Un ribaltamento totale della narrativa occidentale sul risarcimento, che rischierebbe di aprire un contenzioso politico e giuridico senza precedenti. Quanto all’esito finale della guerra, negli ambienti diplomatici si fa sempre più strada lo scenario di una “divisione coreana” dell’Ucraina, come anticipato dal Giornale d’Italia. Tra Donetsk, Zaporizhzhia e Kherson dovrebbe essere istituita una zona demilitarizzata che di fatto spezzerebbe il Paese in due, con una parte sotto influenza russa – comprendente Donbass e Crimea – e un’altra sotto l’ombrello statunitense. Lo stesso Zelensky ha ammesso, secondo indiscrezioni, di non avere né la forza militare né il pieno sostegno degli alleati per riconquistare la Crimea e gli altri territori occupati.
E qui si reinserirebbero gli Stati Uniti, in un'altra veste però: come principali investitori in Ucrana. Accordo strategico tra Stati Uniti e Ucraina sulle Terre rare incluso, che prevede - ricordiamo - la creazione di un Fondo di Investimento per la Ricostruzione Stati Uniti-Ucraina. Washington otterrebbe così un accesso privilegiato ai minerali strategici, mentre Kiev riceverebbe un "sostegno" che si tradurrebbe in pressione costante affinché accetti cessioni territoriali e un arretramento della Nato (in questo caso cioè, il sostegno straniero a Kiev sarebbe l'arma "ricattatoria" affinché l'Ucraina accetti le condizioni poste dai suoi investitori). L’obiettivo di Donald Trump, secondo l’establishment a lui vicino, sarebbe quello di recuperare i 350 miliardi di dollari spesi dagli Usa senza ritorni concreti.

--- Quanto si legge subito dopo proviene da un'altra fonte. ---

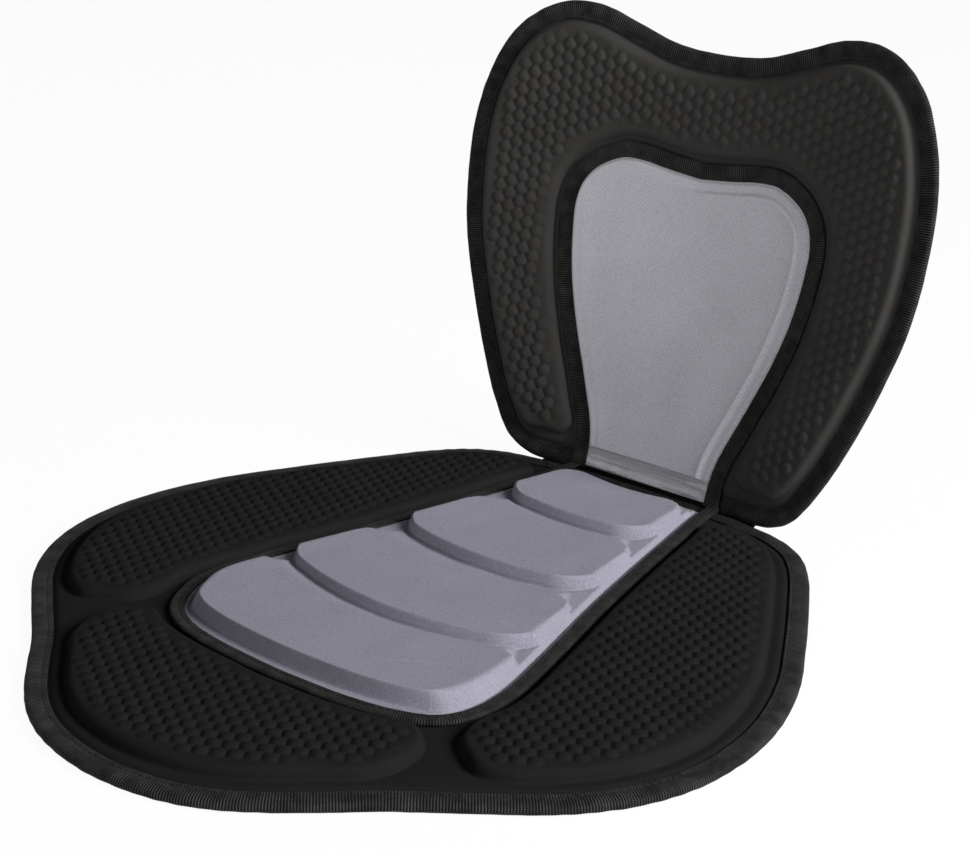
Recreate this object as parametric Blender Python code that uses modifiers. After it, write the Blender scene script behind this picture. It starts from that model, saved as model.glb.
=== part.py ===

Tirando le fila dunque, sempre secondo queste ricostruzioni, gli asset russi resterebbero congelati ma non confiscati. A pagare il prezzo della guerra, sarebbero dunque l’Unione europea e l’Ucraina; mentre Mosca e Washington si muoverebbero per consolidare i loro interessi strategici nel nuovo assetto post-bellico. Come previsto, l'Unione Europea uscirebbe da "sconfitta", avendo non solo "perso" la guerra sostenendo Kiev, ma rimettendoci economicamente.